My family and I were having a dinner conversation a while ago. During the course of conversation, we were discussing jobs and business. I asked Cole “what does it mean when you own your own business?” His answer is the subject of this entry. I’ll break his answer into the three natural segments he gave me.
“Well, first you have to get a little shop.” He couldn’t be more right! You have to start by establishing the basis of your operation. Not every small biz needs a store front or a ‘shop’, but you need to decide what it is you stand for, where you’ll be working from and
what exactly you hope to achieve. BE SPECIFIC! You have to be super clear on what your ‘shop’ is and what you plan for it to be. Call it vision, mission, unique selling proposition or whatever you want. Your little shop will begin to take on it’s own DNA the minute you open the doors and you need to clear on what that DNA is to look like or else it will evolve into whatever the strongest personalities on your team will make it. Step 1: build a little shop.
“Then you have to get really popular with your customers.” Owners, this is sheer gold. The single most important function of an owner, the one place he must begin, sustain and an increase momentum from now until the grave is sales and marketing. Packaging, delivery, follow up will all be able to happen, but not until you get sales flowing. The world is full of really fantastic business ideas that flared up like fireworks and died just as fast. You get some investment money, build your dream shop and then run out of cash because you have no sales. It’s a dark road, but not a lonely one. If there is any one thing you must become obsessed with, it’s sales and marketing. It’s not that you can’t hire great people who can help with this. But like the building of your shop, it needs direction. It needs your DNA. Step 2, according to an eight year old, Get popular with your customers.
“And then you can build a bigger shop” This is the dream stage. You’ve got sales momentum. Your customers are calling and your product is moving. Now you can continue to build off of what you started and continue to grow the business into whatever it was you envisioned to begin with. A bigger shop doesn’t mean you don’t have to work anymore. It just means you have to work differently. And it means that you have resources at your disposal you didn’t have when you started. That gives you options. Those options feel pretty dang good. Step 3, grow into a bigger company, organically.

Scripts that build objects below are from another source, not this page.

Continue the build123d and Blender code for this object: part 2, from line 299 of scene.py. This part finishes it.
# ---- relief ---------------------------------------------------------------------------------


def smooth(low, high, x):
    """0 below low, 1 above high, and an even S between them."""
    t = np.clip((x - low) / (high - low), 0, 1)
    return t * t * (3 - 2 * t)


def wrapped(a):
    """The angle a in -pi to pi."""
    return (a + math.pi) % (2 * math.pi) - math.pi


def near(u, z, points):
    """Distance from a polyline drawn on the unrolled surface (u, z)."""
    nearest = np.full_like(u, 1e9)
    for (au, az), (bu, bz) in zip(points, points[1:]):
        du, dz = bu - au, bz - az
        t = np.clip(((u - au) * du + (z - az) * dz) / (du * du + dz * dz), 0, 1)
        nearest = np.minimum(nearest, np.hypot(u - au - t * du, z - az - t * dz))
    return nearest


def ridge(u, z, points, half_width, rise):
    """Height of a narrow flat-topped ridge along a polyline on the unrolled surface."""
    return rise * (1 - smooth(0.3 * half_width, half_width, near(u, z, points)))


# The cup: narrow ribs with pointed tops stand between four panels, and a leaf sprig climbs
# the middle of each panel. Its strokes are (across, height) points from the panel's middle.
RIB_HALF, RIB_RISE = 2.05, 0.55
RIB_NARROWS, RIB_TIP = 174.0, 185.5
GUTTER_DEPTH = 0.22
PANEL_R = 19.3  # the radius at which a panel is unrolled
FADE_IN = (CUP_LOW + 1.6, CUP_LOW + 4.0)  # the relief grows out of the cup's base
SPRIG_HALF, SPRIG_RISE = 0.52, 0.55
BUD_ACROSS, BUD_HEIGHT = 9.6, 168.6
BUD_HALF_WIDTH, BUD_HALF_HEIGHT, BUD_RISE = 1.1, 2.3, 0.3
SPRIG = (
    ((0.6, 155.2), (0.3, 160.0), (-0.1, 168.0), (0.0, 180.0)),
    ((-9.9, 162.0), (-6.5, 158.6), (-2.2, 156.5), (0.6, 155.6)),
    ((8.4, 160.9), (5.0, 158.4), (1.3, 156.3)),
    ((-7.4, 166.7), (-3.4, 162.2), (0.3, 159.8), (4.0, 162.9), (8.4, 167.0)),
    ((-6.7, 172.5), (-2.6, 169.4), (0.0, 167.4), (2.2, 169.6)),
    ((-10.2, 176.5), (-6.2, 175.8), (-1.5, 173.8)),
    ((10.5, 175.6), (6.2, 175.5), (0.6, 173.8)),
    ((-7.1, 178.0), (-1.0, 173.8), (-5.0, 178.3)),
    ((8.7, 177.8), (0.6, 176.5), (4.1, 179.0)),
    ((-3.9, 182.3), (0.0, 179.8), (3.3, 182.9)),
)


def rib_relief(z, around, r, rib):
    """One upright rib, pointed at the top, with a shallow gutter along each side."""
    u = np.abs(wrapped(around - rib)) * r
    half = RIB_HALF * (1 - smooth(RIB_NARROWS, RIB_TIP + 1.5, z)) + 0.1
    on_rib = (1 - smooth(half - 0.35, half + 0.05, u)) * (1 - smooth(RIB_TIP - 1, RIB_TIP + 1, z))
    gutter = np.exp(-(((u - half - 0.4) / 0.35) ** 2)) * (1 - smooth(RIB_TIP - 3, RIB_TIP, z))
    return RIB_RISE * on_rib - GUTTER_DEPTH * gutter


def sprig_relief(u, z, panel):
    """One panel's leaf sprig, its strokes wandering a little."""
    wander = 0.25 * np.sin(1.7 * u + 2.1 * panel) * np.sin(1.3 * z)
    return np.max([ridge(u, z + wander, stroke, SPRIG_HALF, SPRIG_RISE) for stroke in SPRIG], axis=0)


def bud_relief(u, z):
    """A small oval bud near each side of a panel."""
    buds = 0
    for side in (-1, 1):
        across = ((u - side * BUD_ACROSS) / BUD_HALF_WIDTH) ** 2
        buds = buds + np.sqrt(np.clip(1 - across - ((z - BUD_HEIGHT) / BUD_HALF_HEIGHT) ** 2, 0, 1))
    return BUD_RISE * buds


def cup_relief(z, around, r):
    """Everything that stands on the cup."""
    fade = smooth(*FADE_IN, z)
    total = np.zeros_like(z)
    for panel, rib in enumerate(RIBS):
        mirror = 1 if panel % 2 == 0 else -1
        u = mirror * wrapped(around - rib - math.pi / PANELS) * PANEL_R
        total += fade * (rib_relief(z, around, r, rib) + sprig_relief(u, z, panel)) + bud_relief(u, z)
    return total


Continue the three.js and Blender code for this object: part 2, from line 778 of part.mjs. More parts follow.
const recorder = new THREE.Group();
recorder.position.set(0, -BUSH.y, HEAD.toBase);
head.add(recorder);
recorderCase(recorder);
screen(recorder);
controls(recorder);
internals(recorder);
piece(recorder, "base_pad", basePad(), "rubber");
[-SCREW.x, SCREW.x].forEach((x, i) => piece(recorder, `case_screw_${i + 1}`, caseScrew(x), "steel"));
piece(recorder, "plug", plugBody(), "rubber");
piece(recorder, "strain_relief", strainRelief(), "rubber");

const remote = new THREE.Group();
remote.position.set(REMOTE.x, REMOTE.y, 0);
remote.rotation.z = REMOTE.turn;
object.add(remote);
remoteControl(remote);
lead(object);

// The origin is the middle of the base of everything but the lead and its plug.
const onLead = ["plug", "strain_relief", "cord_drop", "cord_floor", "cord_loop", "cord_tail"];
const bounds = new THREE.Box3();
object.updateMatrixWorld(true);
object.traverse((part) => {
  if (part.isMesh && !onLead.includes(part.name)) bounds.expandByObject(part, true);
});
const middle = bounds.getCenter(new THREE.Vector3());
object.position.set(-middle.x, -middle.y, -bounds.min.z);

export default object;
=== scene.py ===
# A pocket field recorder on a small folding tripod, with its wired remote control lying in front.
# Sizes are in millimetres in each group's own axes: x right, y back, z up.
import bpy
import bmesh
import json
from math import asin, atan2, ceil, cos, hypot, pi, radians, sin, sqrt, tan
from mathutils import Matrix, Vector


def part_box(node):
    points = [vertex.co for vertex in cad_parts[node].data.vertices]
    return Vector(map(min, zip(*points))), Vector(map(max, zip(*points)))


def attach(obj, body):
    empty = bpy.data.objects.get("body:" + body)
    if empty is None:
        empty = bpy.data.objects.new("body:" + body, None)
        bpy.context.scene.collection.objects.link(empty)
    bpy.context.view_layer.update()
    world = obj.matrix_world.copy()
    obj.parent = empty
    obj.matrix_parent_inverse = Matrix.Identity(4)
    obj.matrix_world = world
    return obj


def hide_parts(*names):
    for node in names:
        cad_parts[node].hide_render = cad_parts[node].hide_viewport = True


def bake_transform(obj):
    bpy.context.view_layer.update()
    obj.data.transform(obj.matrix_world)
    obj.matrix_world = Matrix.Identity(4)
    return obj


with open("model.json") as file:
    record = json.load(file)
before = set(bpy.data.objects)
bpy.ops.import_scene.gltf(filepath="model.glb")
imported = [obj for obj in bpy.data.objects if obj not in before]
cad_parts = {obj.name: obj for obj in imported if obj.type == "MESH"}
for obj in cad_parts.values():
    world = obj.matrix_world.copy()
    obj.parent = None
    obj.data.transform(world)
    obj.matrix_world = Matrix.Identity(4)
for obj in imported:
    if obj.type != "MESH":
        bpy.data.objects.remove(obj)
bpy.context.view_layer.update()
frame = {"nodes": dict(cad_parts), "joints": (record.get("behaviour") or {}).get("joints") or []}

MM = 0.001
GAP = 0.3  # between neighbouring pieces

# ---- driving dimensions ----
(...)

One of the mistakes small businesses make is trying to be a bigger shop too early. Most don’t want to, or know how to go through the stage of building the small shop and then sticking with it until sales are strong. We want to shortcut it to a bigger shop, so we take our loan money or investor money and throw it all into fancy equipment, state of the art technology and great facilities. Those things all look and feel like a real, successful business. But without sales, they will very quickly become a huge liability. So be cautious of spending money on those things if your business didn’t create the cash to do it with. Buy only what you need to fulfill your sales and marketing promises and leave everything else to grow organically into the business. Build a little shop first. Get really popular with customers second. Then, and only then, can you build bigger.
Thank you, Cole, for the business growth wisdom.